La protection judiciaire de la jeunesse (PJJ) n’a pas les moyens de fonctionner correctement, estime le magistrat honoraire Jean-Pierre Rosenczveig. La suppression de postes de contractuels, annoncée fin juillet par la direction de la PJJ, risque de conforter des enfants dans des attitudes de réitération.

Figure de la protection de l’enfance, Jean-Pierre Rosenczveig a présidé le tribunal pour enfants de Bobigny de 1992 à 2014. Il préside aujourd’hui, entre autres fonctions, l’association Espoir-CFDJ.

ASH : Comment réagissez-vous à cette annonce ?

Jean-Pierre Rosenczveig : Supprimer 500 postes, ce n’est pas expédier les affaires courantes [comme devrait le faire un gouvernement démissionnaire, ndlr]. C’est une option politique, dont les raisons m’échappent. Une décision surprenante, qui tombe comme un couperet, en plein été. Et qui est loin d’être neutre : 500 contractuels sur 8 000 à 9 000 employés, cela représente plus de 5 % des effectifs.

Lire aussi : Grève de la PJJ : "1 500 jeunes se retrouveront privés d’éducateurs dès le 1er septembre"

Sur le fond, en l’état, la PJJ avait-elle les moyens d’assumer ses missions ? Un éducateur de PJJ assure 25 mesures, ce qui est déjà beaucoup. Il aurait plutôt fallu augmenter les moyens. Ces enfants en carence d’humanité ont besoin justement qu’on s’occupe d’eux, qu’on vive avec eux.

S’agit-il d’une remise en cause du bien-fondé de la PJJ et de ses missions ?

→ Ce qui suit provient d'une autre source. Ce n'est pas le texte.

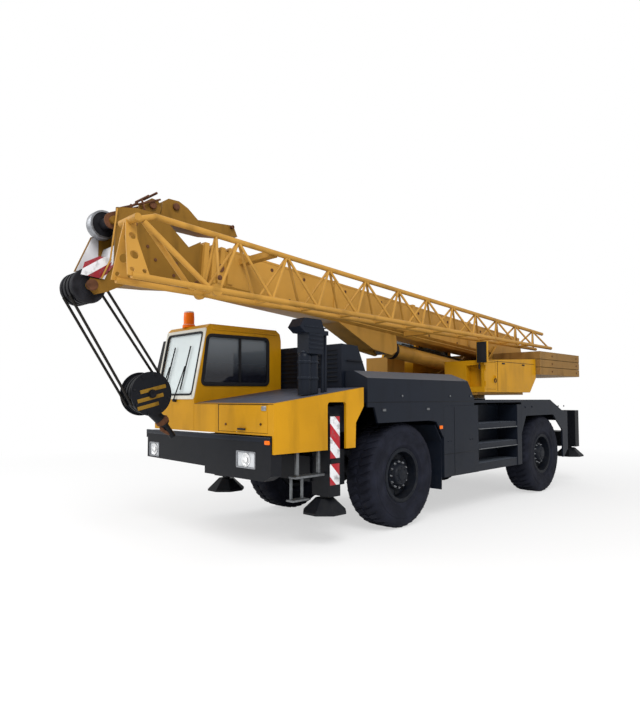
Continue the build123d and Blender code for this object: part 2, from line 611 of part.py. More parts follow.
with BuildPart() as operator_glass:
    extrude(outline(side(op_in - 15), op_window), amount=glass_t)
    extrude(rect(op_screen.offset(-10), *op_sheet), amount=-glass_t)
    extrude(rect(front(op_rear + 15), *op_rear_sheet), amount=glass_t)
finish(operator_glass, "operator_glass")

with BuildPart() as operator_door:
    extrude(outline(side(op_out + op_wall), op_door_line), amount=op_wall)
    extrude(outline(side(op_out + op_wall + 5), op_door_window), amount=op_wall + 10, mode=Mode.SUBTRACT)
finish(operator_door, "operator_door")

with BuildPart() as operator_door_glass:
    extrude(outline(side(op_out + 25), op_door_window), amount=glass_t)
finish(operator_door_glass, "operator_door_glass")

with BuildPart() as operator_seat:
    block(op_rear + 200, op_rear + 650, op_mid - 230, op_mid + 230, op_floor + 30, 2170)
    backrest = [(op_rear + 300, 2170), (op_rear + 170, 2170), (op_rear + 70, 2750), (op_rear + 170, 2750)]
    extrude(outline(side(op_mid + 220), backrest), amount=440)
finish(operator_seat, "operator_seat")

# ==== boom: base, three sliding sections, head, sheaves, hoist rope and hook block ===============
boom_high = boom_low + boom_height
jib_near, jib_far, jib_crest = 1000, 700, 850
chord_r = 30


def jib_low(x):
    """Height of the jib's two lower chords."""
    return 2692 + (x - 1630) * 0.0165


def jib_high(x):
    """Height of the jib's crest chord."""
    return 3190 + (x - 1270) * 0.0585


def boom_box(u0, u1, inset, wall):
    """Hollow box section with its lower corners cut off, inset from the base section's skin."""
    half = boom_half - inset
    low, high = boom_low + inset, boom_high - inset
    cut = 90 - inset
    outer = [(-half, high), (-half, low + cut), (cut - half, low), (half - cut, low), (half, low + cut),
             (half, high)]
    half, low, high = half - wall, low + wall, high - wall
    cut = cut - wall * 0.6
    inner = [(-half, high), (-half, low + cut), (cut - half, low), (half - cut, low), (half, low + cut),
             (half, high)]
    extrude(outline(boom_across(u0), outer), amount=u1 - u0)
    extrude(outline(boom_across(u0 - 5), inner), amount=u1 - u0 + 10, mode=Mode.SUBTRACT)


eye_u, eye_v = 3820, -290
cheek_in = 140
cheek_t = 40
collar_t = 14
with BuildPart() as boom_base:
    boom_box(boom_tail, base_end, 0, boom_wall)
    rod((pivot_x, -boom_half + 1, pivot_z), (pivot_x, boom_half - 1, pivot_z), 80)
    rod((pivot_x, -boom_half - 12, pivot_z), (pivot_x, boom_half + 12, pivot_z), 85)
    rod((pivot_x, -boom_half - 20, pivot_z), (pivot_x, boom_half + 20, pivot_z), 55.3, Mode.SUBTRACT)
    for cheek_y in (cheek_in + cheek_t, -cheek_in):
        cheek = [(5080, boom_low + 1), (4300, -370), (eye_u + 20, -405), (eye_u - 95, eye_v - 40),
                 (eye_u - 95, eye_v + 40), (eye_u - 60, boom_low + 1)]
        extrude(outline(boom_side(cheek_y), cheek), amount=cheek_t)
    web = [(5080, boom_low + 1), (4300, -370), (4280, -345), (4990, boom_low + 1)]
    extrude(outline(boom_side(cheek_in), web), amount=2 * cheek_in)
    for collar_u in (base_end - 70, 5200, 3400, 1700):
        outer_y = boom_half + collar_t
        inner_y = boom_half - 2
        for y0, y1 in ((-outer_y, -inner_y), (inner_y, outer_y)):
            extrude(rect(boom_across(collar_u), y0, y1, boom_low + 110, boom_high + collar_t), amount=70)
        extrude(rect(boom_across(collar_u), -inner_y, inner_y, boom_high - 2, boom_high + collar_t),
                amount=70)
    brackets = [(2700, jib_high(2700), jib_crest - chord_r - 1), (-500, jib_low(-500), jib_far - chord_r - 1)]
    for bracket_x, bracket_z, reach in brackets:
        block(bracket_x - 50, bracket_x + 50, boom_half - 2, reach, bracket_z - 35, bracket_z + 35)
finish(boom_base, "boom_base")

tip_step = 110
tip_collar = 60
for number in (1, 2, 3):
    inset = boom_wall + section_gap + (number - 1) * (section_wall + section_gap)
    tip_u = base_end + tip_step * number
    with BuildPart() as section:
        boom_box(tip_u - tip_collar, tip_u, 0, inset + 5)
        boom_box(350 + 60 * number, tip_u, inset, section_wall)
    finish(section, f"boom_section_{number}")

head_half = 205
plate_t = 22
low_u, low_v, low_r = 8610, -315, 165
top_u, top_v, top_r = 8432, 396, 140
# columns: along the boom, square to it; outlines of the head's pieces on its side
head_plate = [(tip_u + 30, -79), (7870, -156), (8200, -197), (8440, -345), (8560, -395), (8640, -330),
              (8620, -240), (8500, -235), (8392, -80), (8420, 535), (8200, 590), (7920, 600),
              (7560, 340), (tip_u + 30, 440)]
far_flange = [(8380, -60), (8630, -120), (8490, 280), (8410, 300)]
top_arm = [(7920, 555), (7940, 645), (6900, 800), (6830, 680), (7280, 590)]
front_hump = [(7890, 590), (7860, 720), (7900, 795), (7980, 800), (8050, 745), (8070, 590)]
rear_hump = [(7860, 640), (7845, 810), (7780, 860), (7650, 870), (7530, 825), (7390, 730), (7420, 670)]
with BuildPart() as head:
    for y0 in (head_half, -head_half + plate_t):
        extrude(outline(boom_side(y0), head_plate), amount=plate_t)
    extrude(outline(boom_side(-head_half + plate_t), far_flange), amount=plate_t)
    extrude(rect(boom_across(tip_u), -head_half, head_half, boom_low + 30, boom_high - 30), amount=32)
    floor = [(tip_u + 30, -79), (7870, -156), (8200, -197), (8200, -182), (7870, -141), (tip_u + 30, -64)]
    extrude(outline(boom_side(head_half - plate_t), floor), amount=2 * (head_half - plate_t))
    face = [(8392, -80), (8345, 180), (8330, 180), (8370, -80)]
    extrude(outline(boom_side(head_half - plate_t), face), amount=2 * (head_half - plate_t))
    board = [(8400, -70), (8438, -134), (8426, -140), (8388, -80)]
    extrude(outline(boom_side(head_half), board), amount=2 * head_half)
    roof = [(7560, 340), (7920, 600), (8200, 590), (8200, 572), (7928, 582), (7570, 324)]
    extrude(outline(boom_side(head_half - plate_t), roof), amount=2 * (head_half - plate_t))
    extrude(outline(boom_side(90), top_arm), amount=180)
    for y0 in (80, -58):
        extrude(outline(boom_side(y0), front_hump), amount=22)
        extrude(outline(boom_side(y0), rear_hump), amount=22)
    for u, v in ((7970, 720), (7690, 790)):
        rod(boom_point(u, -90, v), boom_point(u, 90, v), 25)
    for u, v in ((low_u, low_v), (top_u, top_v)):
        rod(boom_point(u, -head_half - 15, v), boom_point(u, head_half + 15, v), 40)
finish(head, "boom_head")

with BuildPart() as sheaves:
    # columns: along and square to the boom, radius, rows across, half the hub's length
    sets = [(low_u, low_v, low_r, (-120, -40, 40, 120), 145), (top_u, top_v, top_r, (-100, -45), 125)]
    for u, v, r, rows, hub in sets:
        for y in rows:
            rod(boom_point(u, y - 22, v), boom_point(u, y + 22, v), r)
        rod(boom_point(u, -hub, v), boom_point(u, hub, v), 60)
        rod(boom_point(u, -200, v), boom_point(u, 200, v), 40.3, Mode.SUBTRACT)
finish(sheaves, "head_sheaves")

block_x, block_z = 3800, 1705
block_r = 210
rope_r = 14
with BuildPart() as ropes:
    low_sheave = Vector(*boom_point(low_u, 0, low_v))
    hang = (Vector(block_x, 0, block_z) - low_sheave).normalized()
    out = Vector(-hang.Z, 0, hang.X)
    for hand in (1, -1):
        start = low_sheave + out * hand * (low_r + rope_r + 1)
        end = Vector(block_x, 0, block_z) + out * hand * (block_r + rope_r + 1)
        for y in (-80, 80):
            rod((start.X, y, start.Z), (end.X, y * 0.75, end.Z), rope_r)
finish(ropes, "hoist_ropes")

with BuildPart() as hook_block:
    for y in (-90, -30, 30, 90):
        rod((block_x, y - 18, block_z), (block_x, y + 18, block_z), block_r)
    for y in (-125, 110):
        rod((block_x, y, block_z), (block_x, y + 15, block_z), block_r + 25)
    rod((block_x, -150, block_z), (block_x, 150, block_z), 45)
    rod((block_x - 60, 0, block_z - 180), (block_x - 230, 0, block_z - 330), 60)
    rod((block_x - 200, 0, block_z - 300), (block_x - 330, 0, block_z - 470), 35)
finish(hook_block, "hook_block")

# ==== stowed lattice jib on the boom's left side ================================================
jib_root_x, jib_tip_x = 3560, -3990
jib_panels = 11
brace_r = 16
jib_pitch = (jib_root_x - jib_tip_x) / jib_panels
nose_front_x = 4300
with BuildPart() as jib:
    for y in (jib_near, jib_far):
        rod((4490, y, jib_low(4490)), (jib_tip_x - 100, y, jib_low(jib_tip_x - 100)), chord_r)
    rod((4200, jib_crest, jib_high(4200)), (jib_tip_x - 60, jib_crest, jib_high(jib_tip_x - 60)), chord_r)
    rod((4180, jib_crest, jib_high(4180)), (4440, jib_crest, 3270), chord_r)
    for panel in range(jib_panels):
        x0 = jib_root_x - panel * jib_pitch
        xm, x1 = x0 - jib_pitch / 2, x0 - jib_pitch
        for y in (jib_near, jib_far):
            rod((x0, y, jib_low(x0)), (xm, jib_crest, jib_high(xm)), brace_r)
            rod((xm, jib_crest, jib_high(xm)), (x1, y, jib_low(x1)), brace_r)
        rod((x0, jib_near, jib_low(x0)), (x0, jib_far, jib_low(x0)), brace_r)
    for y, lean in ((jib_near, -1), (jib_far, 1)):
        rod((3670, y, jib_low(3670)), (nose_front_x, jib_crest, 3290), 27)
        rod((jib_root_x, y, jib_low(jib_root_x)), (jib_root_x - 60, jib_crest, jib_high(3500)), brace_r)
        rise = Vector(0, lean * (jib_near - jib_crest), 3270 - jib_low(4400)).normalized()
        leaf_plane = Plane(origin=(0, y - lean * 8, jib_low(4400)), x_dir=(1, 0, 0), z_dir=(0, -rise.Z, rise.Y))
        gusset = [(4310, 0), (4530, 0), (4500, 380), (4480, 560), (4380, 560), (4390, 380)]
        with BuildSketch(leaf_plane) as web:
            with BuildLine():
                Polyline(*gusset, close=True)
            make_face()
            for hole_x, hole_rise, hole_r in ((4360, 60, 22), (4480, 60, 22), (4440, 210, 42), (4435, 400, 34)):
                with Locations((hole_x, hole_rise)):
                    Circle(hole_r, mode=Mode.SUBTRACT)
        extrude(web.sketch, amount=16)
        rod((3595, y + 22, jib_low(3595)), (3595, y - 22, jib_low(3595)), 60)
    rod((4440, jib_far - 10, 3270), (4440, jib_near + 10, 3270), 35)
finish(jib, "jib_lattice")

# ==== lift cylinder ==============================================================================
lift_foot = (lift_foot_x, 0, lift_foot_z)
lift_eye = boom_point(eye_u, 0, eye_v)
along = (Vector(*lift_eye) - Vector(*lift_foot)).normalized()
lift_length = (Vector(*lift_eye) - Vector(*lift_foot)).length


def lift_point(distance):
    """Point on the cylinder's axis, at a distance from its foot pin."""
    place = Vector(*lift_foot) + along * distance
    return (place.X, place.Y, place.Z)


lift_r = 118
with BuildPart() as barrel:
    rod(lift_point(60), lift_point(lift_length - 200), lift_r)
    rod(lift_point(lift_length - 230), lift_point(lift_length - 130), lift_r + 12)
    rod((lift_foot[0], 10 - lift_lug_in, lift_foot[2]), (lift_foot[0], lift_lug_in - 10, lift_foot[2]), 90)
    rod(lift_point(400), lift_point(lift_length - 100), 76, Mode.SUBTRACT)
    rod((lift_foot[0], -lift_lug_in, lift_foot[2]), (lift_foot[0], lift_lug_in, lift_foot[2]), 45.3, Mode.SUBTRACT)
finish(barrel, "lift_barrel")

with BuildPart() as lift_rod:
    rod(lift_point(460), lift_point(lift_length - 60), 70)
    rod((lift_eye[0], 10 - cheek_in, lift_eye[2]), (lift_eye[0], cheek_in - 10, lift_eye[2]), 95)
finish(lift_rod, "lift_rod")
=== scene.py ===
"""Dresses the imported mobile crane: paint, rubber, glass, trim, tyres, rims, head gear and hook."""
from math import cos, pi, radians, sin

import bpy
from mathutils import Matrix, Vector


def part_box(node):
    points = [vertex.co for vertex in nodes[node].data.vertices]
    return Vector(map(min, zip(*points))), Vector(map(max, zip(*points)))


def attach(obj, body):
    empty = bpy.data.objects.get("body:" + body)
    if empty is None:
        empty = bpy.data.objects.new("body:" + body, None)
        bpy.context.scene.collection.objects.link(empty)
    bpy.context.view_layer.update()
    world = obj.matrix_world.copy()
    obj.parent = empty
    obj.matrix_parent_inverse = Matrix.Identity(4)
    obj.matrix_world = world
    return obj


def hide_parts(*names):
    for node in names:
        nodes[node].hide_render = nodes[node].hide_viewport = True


bl_info = {
    "name": "Mobile crane",
    "version": (1, 0, 0),
    "blender": (4, 5, 0),
    "location": "3D View > Sidebar > Crane",
    "description": "Paint, tyres, trim and small parts of a two-axle mobile crane",
    "category": "Object",
}

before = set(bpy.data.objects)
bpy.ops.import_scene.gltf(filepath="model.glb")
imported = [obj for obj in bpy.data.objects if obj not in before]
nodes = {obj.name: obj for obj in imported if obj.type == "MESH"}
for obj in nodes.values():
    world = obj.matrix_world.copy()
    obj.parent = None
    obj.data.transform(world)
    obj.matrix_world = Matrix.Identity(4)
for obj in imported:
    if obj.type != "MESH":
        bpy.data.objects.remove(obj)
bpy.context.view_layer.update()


# ---- sizes and colours a user may change ---------------------------------------------------------
class CraneSizes(bpy.types.PropertyGroup):
    """Sizes of the crane's dressing."""
    lug_count: bpy.props.IntProperty(
        name="Tread lugs", description="Lugs round one shoulder of a tyre", default=40, min=12, max=60)
    lug_height: bpy.props.FloatProperty(
        name="Tread depth", description="Height of the tread lugs", default=0.013, unit="LENGTH")
    bolt: bpy.props.FloatProperty(
        name="Bolt head", description="Width across a bolt head", default=0.024, unit="LENGTH")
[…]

Je ne pense pas. Il y a quelques années, on pouvait s’en inquiéter. Cette fois, la mesure s’apparente à une coupe bête et méchante. Pendant 364 jours, on affiche une PJJ qui agit fermement et rapidement. Et on se prive des moyens nécessaires pour la faire fonctionner. La PJJ est surmédiatisée comme le symbole de la justice des mineurs qui fonctionne bien. On sait tous que c’est faux. L’exécution des mesures, lorsqu’elles le sont, accuse beaucoup de retard. Et il n’y a pas le personnel suffisant pour accompagner les enfants.

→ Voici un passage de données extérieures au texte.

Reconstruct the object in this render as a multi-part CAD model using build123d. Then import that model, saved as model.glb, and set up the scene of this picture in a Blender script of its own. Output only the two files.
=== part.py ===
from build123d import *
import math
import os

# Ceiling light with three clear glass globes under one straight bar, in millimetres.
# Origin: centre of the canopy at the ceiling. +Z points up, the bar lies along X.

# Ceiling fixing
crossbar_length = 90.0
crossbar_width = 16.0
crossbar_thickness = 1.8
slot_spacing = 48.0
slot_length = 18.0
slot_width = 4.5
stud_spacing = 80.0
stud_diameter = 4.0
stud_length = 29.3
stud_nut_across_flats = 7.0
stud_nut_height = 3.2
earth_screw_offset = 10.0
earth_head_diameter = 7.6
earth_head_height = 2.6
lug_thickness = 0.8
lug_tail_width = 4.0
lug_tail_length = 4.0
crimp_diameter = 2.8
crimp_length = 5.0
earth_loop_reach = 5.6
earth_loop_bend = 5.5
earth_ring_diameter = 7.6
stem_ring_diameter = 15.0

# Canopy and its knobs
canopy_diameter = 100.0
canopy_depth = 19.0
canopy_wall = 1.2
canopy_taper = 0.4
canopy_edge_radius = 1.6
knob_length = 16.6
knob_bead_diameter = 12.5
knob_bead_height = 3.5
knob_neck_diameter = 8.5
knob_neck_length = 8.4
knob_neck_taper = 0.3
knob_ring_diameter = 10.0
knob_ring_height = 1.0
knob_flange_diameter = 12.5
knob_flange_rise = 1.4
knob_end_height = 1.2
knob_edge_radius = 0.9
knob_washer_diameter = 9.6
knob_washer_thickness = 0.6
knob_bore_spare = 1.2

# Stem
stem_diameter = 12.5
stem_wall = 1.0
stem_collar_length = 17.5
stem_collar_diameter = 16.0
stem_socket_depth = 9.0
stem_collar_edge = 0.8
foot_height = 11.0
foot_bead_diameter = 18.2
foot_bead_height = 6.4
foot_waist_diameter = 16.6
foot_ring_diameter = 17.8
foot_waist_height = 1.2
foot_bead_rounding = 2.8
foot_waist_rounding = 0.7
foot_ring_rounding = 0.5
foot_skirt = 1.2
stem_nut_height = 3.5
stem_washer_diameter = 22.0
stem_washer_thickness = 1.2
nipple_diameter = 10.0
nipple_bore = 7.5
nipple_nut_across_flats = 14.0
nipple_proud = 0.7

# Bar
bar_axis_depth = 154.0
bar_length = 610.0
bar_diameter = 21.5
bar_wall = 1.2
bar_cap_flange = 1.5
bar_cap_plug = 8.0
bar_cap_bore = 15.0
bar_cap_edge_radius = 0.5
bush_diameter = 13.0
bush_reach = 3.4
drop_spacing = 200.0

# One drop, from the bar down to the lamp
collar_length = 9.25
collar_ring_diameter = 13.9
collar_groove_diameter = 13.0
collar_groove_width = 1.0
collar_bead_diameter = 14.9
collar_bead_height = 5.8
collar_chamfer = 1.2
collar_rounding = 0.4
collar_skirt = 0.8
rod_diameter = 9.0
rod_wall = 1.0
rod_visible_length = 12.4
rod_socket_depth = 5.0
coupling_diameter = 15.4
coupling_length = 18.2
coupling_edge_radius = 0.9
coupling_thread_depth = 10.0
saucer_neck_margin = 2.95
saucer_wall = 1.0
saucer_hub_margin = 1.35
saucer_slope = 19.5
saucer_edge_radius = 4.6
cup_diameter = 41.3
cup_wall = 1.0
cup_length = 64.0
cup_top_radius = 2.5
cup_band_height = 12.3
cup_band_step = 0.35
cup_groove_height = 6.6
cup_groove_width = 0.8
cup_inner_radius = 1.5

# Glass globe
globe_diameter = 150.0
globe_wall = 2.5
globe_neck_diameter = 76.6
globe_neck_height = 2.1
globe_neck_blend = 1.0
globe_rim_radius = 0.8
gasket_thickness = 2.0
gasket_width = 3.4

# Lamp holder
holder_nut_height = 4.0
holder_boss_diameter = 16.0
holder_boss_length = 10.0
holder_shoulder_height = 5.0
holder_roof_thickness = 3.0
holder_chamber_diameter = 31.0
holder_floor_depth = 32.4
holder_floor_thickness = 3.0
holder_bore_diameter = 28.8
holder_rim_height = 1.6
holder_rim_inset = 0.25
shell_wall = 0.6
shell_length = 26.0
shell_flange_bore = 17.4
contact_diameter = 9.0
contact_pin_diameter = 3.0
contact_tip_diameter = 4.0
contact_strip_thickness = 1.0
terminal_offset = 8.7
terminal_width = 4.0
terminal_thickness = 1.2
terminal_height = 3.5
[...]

Une mesure éducative doit être exercée. Elle doit l’être le jour même, contrairement à la loi qui prévoit un délai de cinq jours. Et enfin, elle doit être efficace. Or la qualité de la mesure s’évalue sur la durée, avec les mêmes éducateurs, et non pas du personnel en rotation permanente. A l’évidence, supprimer des postes n’améliorera pas l’effectivité des mesures, ni la réactivité et la qualité de leur exécution.

Quelles conséquences sur ces jeunes ?

On risque de les conforter dans des attitudes de réitération. L’enjeu, pourtant, est bien de rompre le plus vite possible la spirale négative dans laquelle un jeune se trouve. Il s’agit de s’attaquer à son mode de vie, et donc de le comprendre à travers un travail d’investigation, d’avoir un projet et de le mettre en œuvre. Cela suppose du savoir-faire, des compétences et de la disponibilité.

Sur le même sujet : Grève à la PJJ : ce que dénoncent les syndicats, ce que répond le ministère

La suppression de ces postes de contractuels pose un problème de fond : les usagers trouvent-ils leur compte dans le fait d’avoir des éducateurs pour quelques mois ? La grande question du travail social, c’est le continuum. Comment peut-on imaginer qu’un jeune va s’extirper de la délinquance, si on ne s’inscrit pas dans la durée ?

Malgré les difficultés, les budgets du ministère de la Justice ont connu des augmentations historiques ces dernières années…

C’est toute la question : en quoi la justice des mineurs a-t-elle été impactée par ces augmentations, qui représentent 35 % en cumulé ces quatre dernières années ? On a mis de l’argent sur une réponse coercitive, pour financer des centres éducatifs fermés très coûteux, mais pas sur la prise en charge au quotidien de ces jeunes. Il faut les deux, pour éviter que des jeunes en grande délinquance ne deviennent criminels. Et il faut aussi investir dans la prévention primaire, pour que des jeunes en danger ne basculent dans la délinquance. Or, ces dernières années, près de 18 conseils départementaux ont supprimé la prévention spécialisée sous prétexte qu’elle coûte trop cher et qu’elle ne fait pas la preuve de son efficacité.